Ce n'est pas parce qu'un projet de recherche n'aboutit pas – en l'occurrence celui s'appuyant sur le vaccin contre la rougeole – qu'il faut considérer que l'Institut Pasteur a failli à sa mission.

De façon générale, puisque vous avez fait allusion à une intervention médiatique du Président de la République, faisons aussi l'éloge de l'audace. Encourageons les uns et les autres à entreprendre, à investir, à innover, à rechercher.

Rendez-vous compte de l'exploit qu'a représenté la découverte, non pas d'un, mais de plusieurs vaccins contre un virus inconnu il y a un an – en moins d'un an donc ! –, avec une force de production mondiale en mesure de sortir 1,5 milliard de doses ! Cherchez dans l'histoire contemporaine ou lointaine un phénomène équivalent, une aventure scientifique et industrielle d'une aussi grande portée à l'échelon mondial…
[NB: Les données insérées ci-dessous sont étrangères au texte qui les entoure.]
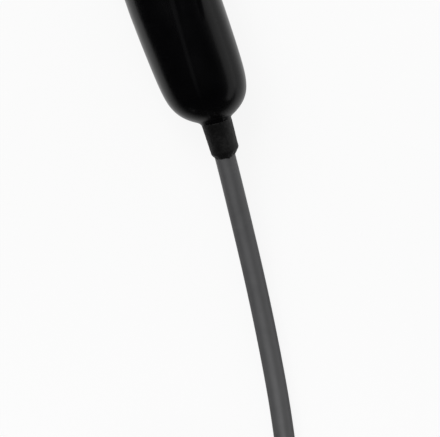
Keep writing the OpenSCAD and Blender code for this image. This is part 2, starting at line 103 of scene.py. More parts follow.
# The coil, and the route of the hose before and after it, in millimetres: X, Y and the share
# of the rise from the floor. DROP_ROUTE and RISE_ROUTE count X from the ferrule.
COIL_CENTRE = (-40 * MM, -47 * MM)
COIL_TURNS, COIL_STEPS = 3.875, 186  # 48 steps to a turn
COIL_PITCH = 6.85 * MM
COIL_OUTER = 37 * MM
TURN_IN, CLIMB_IN = 0.15, 0.25
# The rubber band round the coil, and the low hump in which the turns pass over it
TIE_TURN, TIE_WIDTH, TIE_WALL = 0.4375, 5 * MM, 0.6 * MM
TIE_LIFT, HUMP_FLAT, HUMP_REACH = TIE_WALL + 0.05 * MM, 0.03, 0.14
HOSE_ASIDE = Vector((0.36, 0.1, 0)) * MM  # the hose sits a little to one side in the collar
RUN_ROUTE = [
    (-60.3, -162, 0.62), (-63.2, -150, 0.35), (-66, -138, 0.15), (-68.6, -126, 0.04),
    (-71, -114, 0), (-73.2, -102, 0), (-75, -90, 0), (-76.4, -78, 0), (-77.1, -66, 0)]
DROP_ROUTE = [
    (-18.3, -65.2, 1.03), (-23.3, -59, 1.015), (-27, -52, 0.71), (-29.3, -44.6, 0.34),
    (-30, -37, 0.09), (-30, -30, 0)]
RISE_ROUTE = [
    (-30, -24, 0), (-28.2, -15, 0), (-23, -7, 0.2), (-15.2, -1.8, 0.63), (-10, -0.3, 0.9),
    (-6, 0, 1)]

# The stage: the floor's middle, the middle of the plunger unit on it, and the view
STAGE_CENTRE = Vector((-0.05, -0.12, 0))
UNIT_MIDDLE = Vector((-0.028, 0.02, FLOOR_Z))
EYE_X, EYE_Y = -55.37 * MM, -156.57 * MM
VIEW_WIDTH = 440 * 0.3046 * MM  # what the frame spans at the height of the tip's axis
SENSOR_WIDTH = 36  # in millimetres, as the camera takes it
BOARD_GLOW = 0.971  # the board's own light, which keeps it a little below white


# ---- Settings that a user would change ----

def linear(code):
    """An sRGB hex colour as linear RGBA."""
    parts = [int(code[i:i + 2], 16) / 255 for i in (1, 3, 5)]
    return tuple(c / 12.92 if c <= 0.04045 else ((c + 0.055) / 1.055) ** 2.4 for c in parts) + (1,)


def finish_colour(name, description, code):
    return FloatVectorProperty(name=name, description=description, default=linear(code)[:3],
                               size=3, min=0, max=1, subtype="COLOR")


def setting(kind, name, description, default, low, high, unit_size=1, **more):
    """A property whose default and limits are given in a unit of this size."""
    return kind(name=name, description=description, default=default * unit_size,
                min=low * unit_size, max=high * unit_size, **more)


# Lengths are given in millimetres, angles in degrees and powers in watts
length = partial(setting, FloatProperty, unit_size=MM, precision=5, subtype="DISTANCE", unit="LENGTH")
angle = partial(setting, FloatProperty, unit_size=math.radians(1), subtype="ANGLE", unit="ROTATION")
power = partial(setting, FloatProperty, unit="POWER")
count = partial(setting, IntProperty)


class HoseSettings(bpy.types.PropertyGroup):
    colour: finish_colour("Rubber", "Colour of the hose's rubber", "#4d4d4e")
    # This colour is a painted highlight along the hose's upper side
    dust: finish_colour("Dust", "Colour of the dust on the hose's upper side", "#5d5d5e")
    sides: count("Sides", "Faces around the hose", 28, 12, 48)
    step: length("Step", "Distance between rings on the free hose", 1.6, 0.8, 4)


class BulbSettings(bpy.types.PropertyGroup):
    colour: finish_colour("Rubber", "Colour of the bulb's rubber", "#040405")
    # This colour is a painted highlight along the parting line, lighter than the rubber
    dust: finish_colour("Dust", "Colour of the dust along the parting line", "#0d0d0e")
    seam_height: length("Seam height", "Height of the mould's parting line", 0.05, 0, 0.3)
    seam_width: length("Seam width", "Width of the parting line", 1, 0.2, 2)
    seam_angle: angle("Seam angle", "Place of the parting line, from the bulb's top", 2.7, -180, 180)
    dome_lean: angle("Dome lean", "How far the dome at the neck leans to one side", 3.6, 0, 6)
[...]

Monsieur le sénateur, on peut regretter de ne pas pouvoir chanter « cocorico » et planter un drapeau bleu, blanc, rouge sur un vaccin – en tout cas pas aujourd'hui –, mais soyons vigilants : plusieurs travaux de recherche sont encore en cours.

On peut au moins considérer que l'Europe a fait son travail, puisqu'elle a commandé les vaccins pour tous les pays européens. Elle pense également aux pays du tiers-monde, qui n'ont pas forcément accès aux vaccins. Elle abrite aussi nombre d'entreprises, dont la fameuse société BioNTech.

On ne parle que de Pfizer, mais le vaccin, c'est aussi BioNTech et ses sites de production en Belgique, en Allemagne, et demain en France, qui permettent de protéger des centaines de millions de personnes chaque jour en Europe grâce à un vaccin efficace.

Encourageons la recherche et les chercheurs. Surtout, n'essayons pas de déterminer les responsabilités politiques ou scientifiques des uns et des autres lorsqu'un projet n'aboutit pas !

Dans le domaine du médicament, un projet de recherche sur cent aboutit, et l'on considère que ce ratio est bon. Aujourd'hui, en matière de recherche vaccinale, on est déjà bien au-delà : c'est une chance pour l'humanité ! (Applaudissements sur les travées du groupe RDPI.)

M. le président. La parole est à M. Olivier Henno, pour la réplique.

M. Olivier Henno. Monsieur le ministre, vous nous expliquez que l'on peut gagner les 24 heures du Mans après avoir raté son départ… Il est vrai que cela peut arriver, mais pour que ce soit le cas, il faut de l'humilité, de la volonté et une stratégie adaptée. Il me semble qu'il reste encore beaucoup à faire ! (Applaudissements sur les travées du groupe UC.)